Instructions for the task
Would you restate all the data that follows, word for word?
━━━━
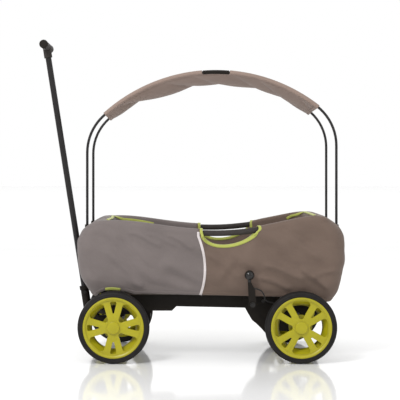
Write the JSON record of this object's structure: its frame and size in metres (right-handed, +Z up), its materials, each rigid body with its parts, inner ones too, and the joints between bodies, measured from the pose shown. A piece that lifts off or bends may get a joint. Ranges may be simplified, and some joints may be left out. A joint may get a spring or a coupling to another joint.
{
  "type": "kids pull wagon",
  "caption": "Fabric-sided pull wagon with steered front axle, T-grip pull handle, rear wheel brake and a lift-off hooped sun canopy.",
  "frame": {"origin": "on the ground under the wagon's tyres, at the middle of its overall length and width", "axes": "+Z up, the handle end points to -X and the rear to +X, +Y to the wagon's right side"},
  "size_m": [1.1004, 0.56, 1.1577],
  "materials": {
    "frame_plastic": "fine moulded texture, satin black",
    "frame_steel": "black powder coat",
    "zinc_steel": "zinc plated",
    "grip_foam": "closed-cell black foam",
    "knob_plastic": "polished black",
    "cable_sheath": "black extruded sheath",
    "floor_board": "dark moulded board",
    "pad_fabric": "woven polyester over foam",
    "grey_fabric": "woven polyester, warm grey",
    "brown_fabric": "woven polyester, taupe brown",
    "canopy_fabric": "thin woven polyester, light taupe",
    "tyre": "solid black tyre",
    "rim": "lime moulded plastic, satin",
    "bushing": "black nylon"
  },
  "bodies": {
    "chassis": {"left_side_rail": "frame_plastic", "right_side_rail": "frame_plastic", "turntable_block": "frame_plastic", "cross_members": "frame_steel", "rear_left_bracket": "frame_plastic", "rear_right_bracket": "frame_plastic", "rear_axle": "zinc_steel", "floor_board": "floor_board", "floor_pad": "pad_fabric", "front_end_frame": "frame_steel", "rear_end_frame": "frame_steel", "left_rim_tube": "frame_steel", "right_rim_tube": "frame_steel", "left_rail_grip": "grip_foam", "right_rail_grip": "grip_foam", "hoop_sockets": "frame_plastic", "left_front_panel": "grey_fabric", "right_front_panel": "grey_fabric", "front_end_panel": "grey_fabric", "left_rear_panel": "brown_fabric", "right_rear_panel": "brown_fabric", "rear_end_panel": "brown_fabric", "brake_cable": "cable_sheath", "frame_bolts": "zinc_steel"},
    "front_carriage": {"turntable_plate": "frame_plastic", "axle_beam": "frame_steel", "front_axle": "zinc_steel", "kingpin": "zinc_steel", "drawbar_fork": "frame_plastic", "handle_pivot_bolt": "zinc_steel"},
    "pull_handle": {"handle_socket": "frame_plastic", "handle_tube": "frame_steel", "grip_bar": "grip_foam", "grip_caps": "frame_plastic", "socket_bolt": "zinc_steel"},
    "brake_lever": {"brake_arm": "frame_plastic", "brake_knob": "knob_plastic", "brake_shaft": "zinc_steel"},
    "left_peg": {"left_brake_peg": "zinc_steel"},
    "right_peg": {"right_brake_peg": "zinc_steel"},
    "canopy": {"left_hoop": "frame_steel", "right_hoop": "frame_steel", "hoop_joiners": "frame_plastic", "canopy_fabric": "canopy_fabric"},
    "front_left_wheel": {"front_left_tyre": "tyre", "front_left_rim": "rim", "front_left_bushing": "bushing", "front_left_hub_cap": "rim"},
    "front_right_wheel": {"front_right_tyre": "tyre", "front_right_rim": "rim", "front_right_bushing": "bushing", "front_right_hub_cap": "rim"},
    "rear_left_wheel": {"rear_left_tyre": "tyre", "rear_left_rim": "rim", "rear_left_bushing": "bushing", "rear_left_hub_cap": "rim"},
    "rear_right_wheel": {"rear_right_tyre": "tyre", "rear_right_rim": "rim", "rear_right_bushing": "bushing", "rear_right_hub_cap": "rim"}
  },
  "joints": [
    {"name": "steer", "type": "hinge", "parent": "chassis", "child": "front_carriage", "pos_m": [-0.26963, 0, 0.15], "axis": [0, 0, 1], "range_deg": [-20, 20]},
    {"name": "handle_pitch", "type": "hinge", "parent": "front_carriage", "child": "pull_handle", "pos_m": [-0.37662, 0, 0.14], "axis": [0, -1, 0], "range_deg": [0, 86]},
    {"name": "brake", "type": "hinge", "parent": "chassis", "child": "brake_lever", "pos_m": [0.22037, -0.2505, 0.206], "axis": [0, -1, 0], "range_deg": [0, 30]},
    {"name": "left_peg_slide", "type": "slide", "parent": "chassis", "child": "left_peg", "axis": [0, -1, 0], "range_m": [0, 0.012]},
    {"name": "right_peg_slide", "type": "slide", "parent": "chassis", "child": "right_peg", "axis": [0, 1, 0], "range_m": [0, 0.012]},
    {"name": "canopy_lift", "type": "slide", "parent": "chassis", "child": "canopy", "axis": [0, 0, 1], "range_m": [0, 0.06]},
    {"name": "front_left_spin", "type": "hinge", "parent": "front_carriage", "child": "front_left_wheel", "pos_m": [-0.26963, -0.257, 0.127], "axis": [0, 1, 0], "continuous": true},
    {"name": "front_right_spin", "type": "hinge", "parent": "front_carriage", "child": "front_right_wheel", "pos_m": [-0.26963, 0.257, 0.127], "axis": [0, 1, 0], "continuous": true},
    {"name": "rear_left_spin", "type": "hinge", "parent": "chassis", "child": "rear_left_wheel", "pos_m": [0.39038, -0.257, 0.127], "axis": [0, 1, 0], "continuous": true},
    {"name": "rear_right_spin", "type": "hinge", "parent": "chassis", "child": "rear_right_wheel", "pos_m": [0.39038, 0.257, 0.127], "axis": [0, 1, 0], "continuous": true}
  ],
  "couplings": [
    {"joint": "left_peg_slide", "follows": "brake", "m_per_rad": 0.0229},
    {"joint": "right_peg_slide", "follows": "brake", "m_per_rad": 0.0229}
  ]
}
━━━━
Response for this exercise
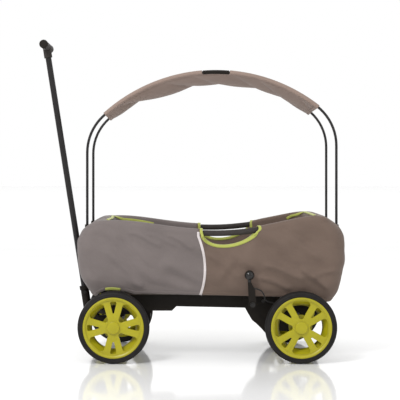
Write the JSON record of this object's structure: its frame and size in metres (right-handed, +Z up), its materials, each rigid body with its parts, inner ones too, and the joints between bodies, measured from the pose shown. A piece that lifts off or bends may get a joint. Ranges may be simplified, and some joints may be left out. A joint may get a spring or a coupling to another joint.
{
  "type": "kids pull wagon",
  "caption": "Fabric-sided pull wagon with steered front axle, T-grip pull handle, rear wheel brake and a lift-off hooped sun canopy.",
  "frame": {"origin": "on the ground under the wagon's tyres, at the middle of its overall length and width", "axes": "+Z up, the handle end points to -X and the rear to +X, +Y to the wagon's right side"},
  "size_m": [1.1004, 0.56, 1.1577],
  "materials": {
    "frame_plastic": "fine moulded texture, satin black",
    "frame_steel": "black powder coat",
    "zinc_steel": "zinc plated",
    "grip_foam": "closed-cell black foam",
    "knob_plastic": "polished black",
    "cable_sheath": "black extruded sheath",
    "floor_board": "dark moulded board",
    "pad_fabric": "woven polyester over foam",
    "grey_fabric": "woven polyester, warm grey",
    "brown_fabric": "woven polyester, taupe brown",
    "canopy_fabric": "thin woven polyester, light taupe",
    "tyre": "solid black tyre",
    "rim": "lime moulded plastic, satin",
    "bushing": "black nylon"
  },
  "bodies": {
    "chassis": {"left_side_rail": "frame_plastic", "right_side_rail": "frame_plastic", "turntable_block": "frame_plastic", "cross_members": "frame_steel", "rear_left_bracket": "frame_plastic", "rear_right_bracket": "frame_plastic", "rear_axle": "zinc_steel", "floor_board": "floor_board", "floor_pad": "pad_fabric", "front_end_frame": "frame_steel", "rear_end_frame": "frame_steel", "left_rim_tube": "frame_steel", "right_rim_tube": "frame_steel", "left_rail_grip": "grip_foam", "right_rail_grip": "grip_foam", "hoop_sockets": "frame_plastic", "left_front_panel": "grey_fabric", "right_front_panel": "grey_fabric", "front_end_panel": "grey_fabric", "left_rear_panel": "brown_fabric", "right_rear_panel": "brown_fabric", "rear_end_panel": "brown_fabric", "brake_cable": "cable_sheath", "frame_bolts": "zinc_steel"},
    "front_carriage": {"turntable_plate": "frame_plastic", "axle_beam": "frame_steel", "front_axle": "zinc_steel", "kingpin": "zinc_steel", "drawbar_fork": "frame_plastic", "handle_pivot_bolt": "zinc_steel"},
    "pull_handle": {"handle_socket": "frame_plastic", "handle_tube": "frame_steel", "grip_bar": "grip_foam", "grip_caps": "frame_plastic", "socket_bolt": "zinc_steel"},
    "brake_lever": {"brake_arm": "frame_plastic", "brake_knob": "knob_plastic", "brake_shaft": "zinc_steel"},
    "left_peg": {"left_brake_peg": "zinc_steel"},
    "right_peg": {"right_brake_peg": "zinc_steel"},
    "canopy": {"left_hoop": "frame_steel", "right_hoop": "frame_steel", "hoop_joiners": "frame_plastic", "canopy_fabric": "canopy_fabric"},
    "front_left_wheel": {"front_left_tyre": "tyre", "front_left_rim": "rim", "front_left_bushing": "bushing", "front_left_hub_cap": "rim"},
    "front_right_wheel": {"front_right_tyre": "tyre", "front_right_rim": "rim", "front_right_bushing": "bushing", "front_right_hub_cap": "rim"},
    "rear_left_wheel": {"rear_left_tyre": "tyre", "rear_left_rim": "rim", "rear_left_bushing": "bushing", "rear_left_hub_cap": "rim"},
    "rear_right_wheel": {"rear_right_tyre": "tyre", "rear_right_rim": "rim", "rear_right_bushing": "bushing", "rear_right_hub_cap": "rim"}
  },
  "joints": [
    {"name": "steer", "type": "hinge", "parent": "chassis", "child": "front_carriage", "pos_m": [-0.26963, 0, 0.15], "axis": [0, 0, 1], "range_deg": [-20, 20]},
    {"name": "handle_pitch", "type": "hinge", "parent": "front_carriage", "child": "pull_handle", "pos_m": [-0.37662, 0, 0.14], "axis": [0, -1, 0], "range_deg": [0, 86]},
    {"name": "brake", "type": "hinge", "parent": "chassis", "child": "brake_lever", "pos_m": [0.22037, -0.2505, 0.206], "axis": [0, -1, 0], "range_deg": [0, 30]},
    {"name": "left_peg_slide", "type": "slide", "parent": "chassis", "child": "left_peg", "axis": [0, -1, 0], "range_m": [0, 0.012]},
    {"name": "right_peg_slide", "type": "slide", "parent": "chassis", "child": "right_peg", "axis": [0, 1, 0], "range_m": [0, 0.012]},
    {"name": "canopy_lift", "type": "slide", "parent": "chassis", "child": "canopy", "axis": [0, 0, 1], "range_m": [0, 0.06]},
    {"name": "front_left_spin", "type": "hinge", "parent": "front_carriage", "child": "front_left_wheel", "pos_m": [-0.26963, -0.257, 0.127], "axis": [0, 1, 0], "continuous": true},
    {"name": "front_right_spin", "type": "hinge", "parent": "front_carriage", "child": "front_right_wheel", "pos_m": [-0.26963, 0.257, 0.127], "axis": [0, 1, 0], "continuous": true},
    {"name": "rear_left_spin", "type": "hinge", "parent": "chassis", "child": "rear_left_wheel", "pos_m": [0.39038, -0.257, 0.127], "axis": [0, 1, 0], "continuous": true},
    {"name": "rear_right_spin", "type": "hinge", "parent": "chassis", "child": "rear_right_wheel", "pos_m": [0.39038, 0.257, 0.127], "axis": [0, 1, 0], "continuous": true}
  ],
  "couplings": [
    {"joint": "left_peg_slide", "follows": "brake", "m_per_rad": 0.0229},
    {"joint": "right_peg_slide", "follows": "brake", "m_per_rad": 0.0229}
  ]
}